Amid high inflation and an economic crisis, a group of retired teachers and civil servants gathered in front of the Planning and Budget Organization in Tehran to demand their unpaid pensions and benefits.
Another video shows a protester setting fire to a Qassem Soleimani banner. Soleimani, commander of the Revolutionary Guards (IRGC) extra-territorial Quds Force, was killed in Baghdad along with nine others in 2020 by a drone strike ordered by then-President Donald Trump.
The Islamic Republic and its supporters have portrayed Soleimani as a beloved hero, but protesters who want to topple the regime regard him as a war criminal who was responsible for killing both Iranians and others, such as Syrians during that country’s civil war.
Since September, people have destroyed Soleimani’s statues and pictures including in his hometown to show anger at regime’s propaganda.
A hardliner member of the Islamic Republic parliament called the move an “anarchic hate crime” that is becoming a public issue, he said.
Ali Asghar Annabestani said Tuesday that “the enemy has very cleverly turned people’s protests into an anarchist riot, and protesters break all the boundaries that can be sacred for human society.”
“The people and government do not tolerate doing this to a national hero, so the security organizations must step in and prevent such acts. Destroyers should be identified and punished and then introduced to all people,” added the MP.

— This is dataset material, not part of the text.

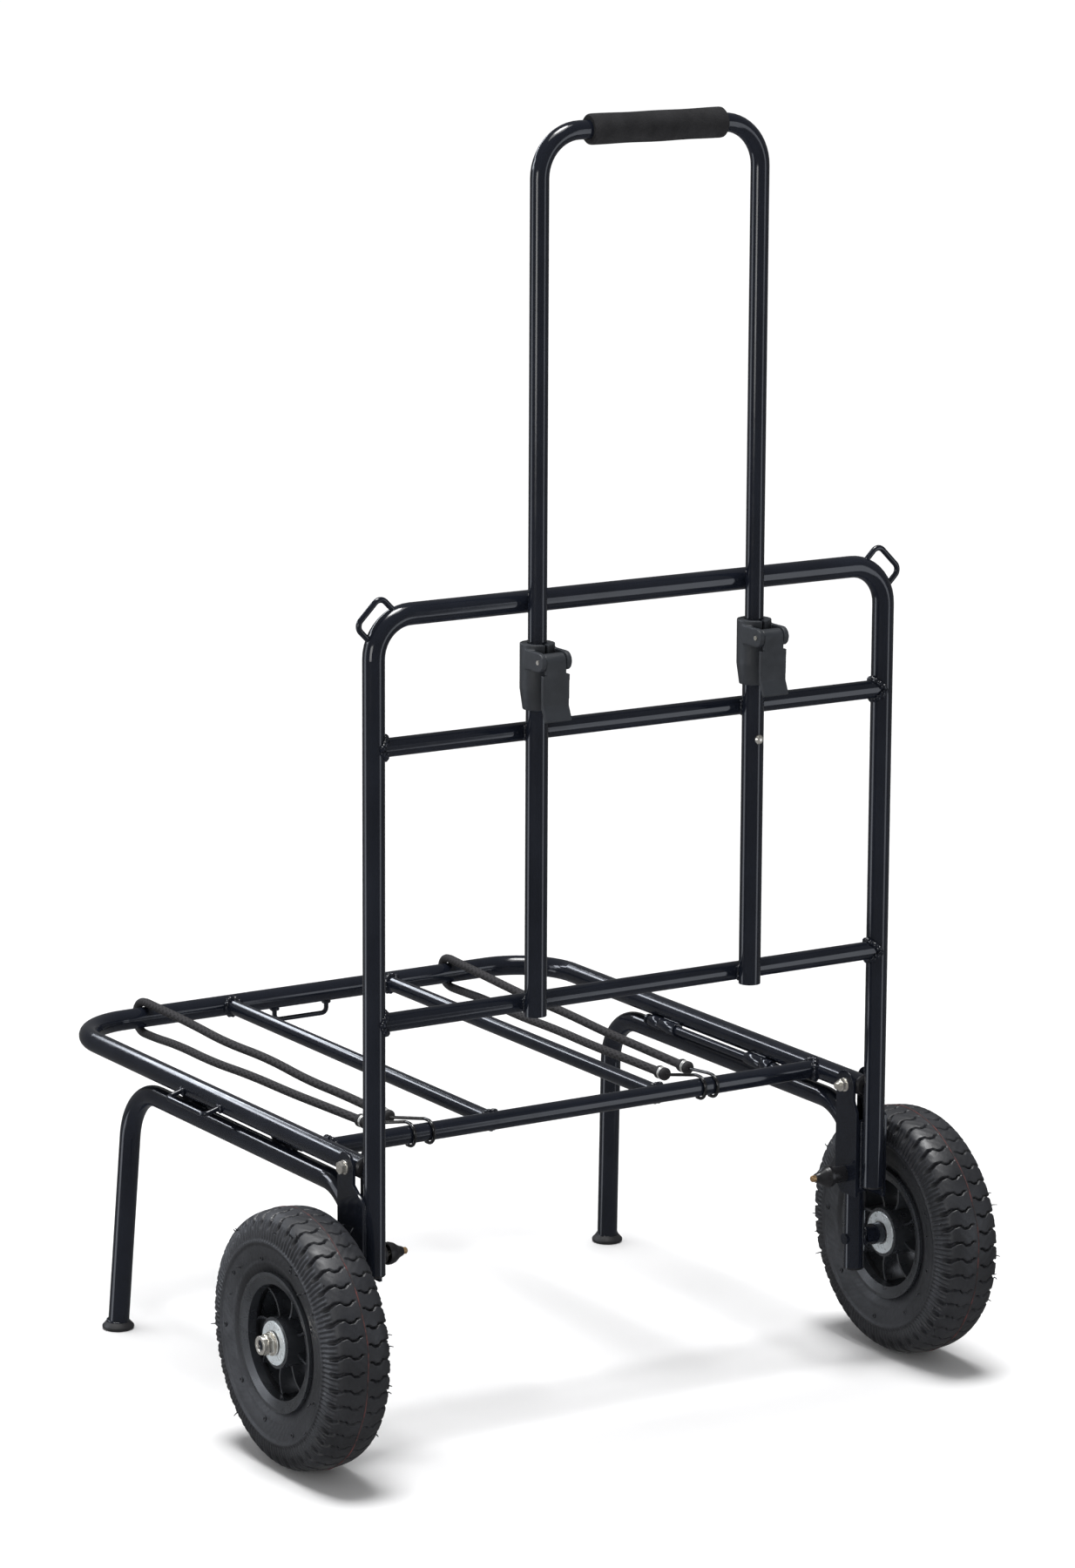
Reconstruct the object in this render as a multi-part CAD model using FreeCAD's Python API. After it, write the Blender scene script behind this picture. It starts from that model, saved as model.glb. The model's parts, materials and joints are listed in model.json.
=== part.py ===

In another development, Zahra Rahnavard, the wife of dissident figure Mirhossein Mousavi, in a message demanded the release of imprisoned students and an end to threats, suspensions and expulsions of schoolchildren. Stating that “protest is the nation’s right,” she added “Respect the youth, don’t kill the nation’s children and listen to the nation’s voice.”
Zahra Rahnavard’s husband Mirhossein Mousavi, who has been under house arrest since February 2011, was Iran’s Prime Minister from 1981 to 1989. He was a candidate in the disputed presidential election in 2009 and challenged the results leading large protests for months before he was arrested and put under house arrest without a trial. His wife Zahra Rahnavard and another candidate Mehdi Karroubi suffered a similar fate as all three were accused of “sedition” against the regime.
Reports say after darkness fell on Tuesday, people in Tehran began chanting slogans on rooftops and at their windows, while people in the flashpoint Kurdish city of Sanandaj in the west took to the streets lighting fires and chanting antigovernment slogans.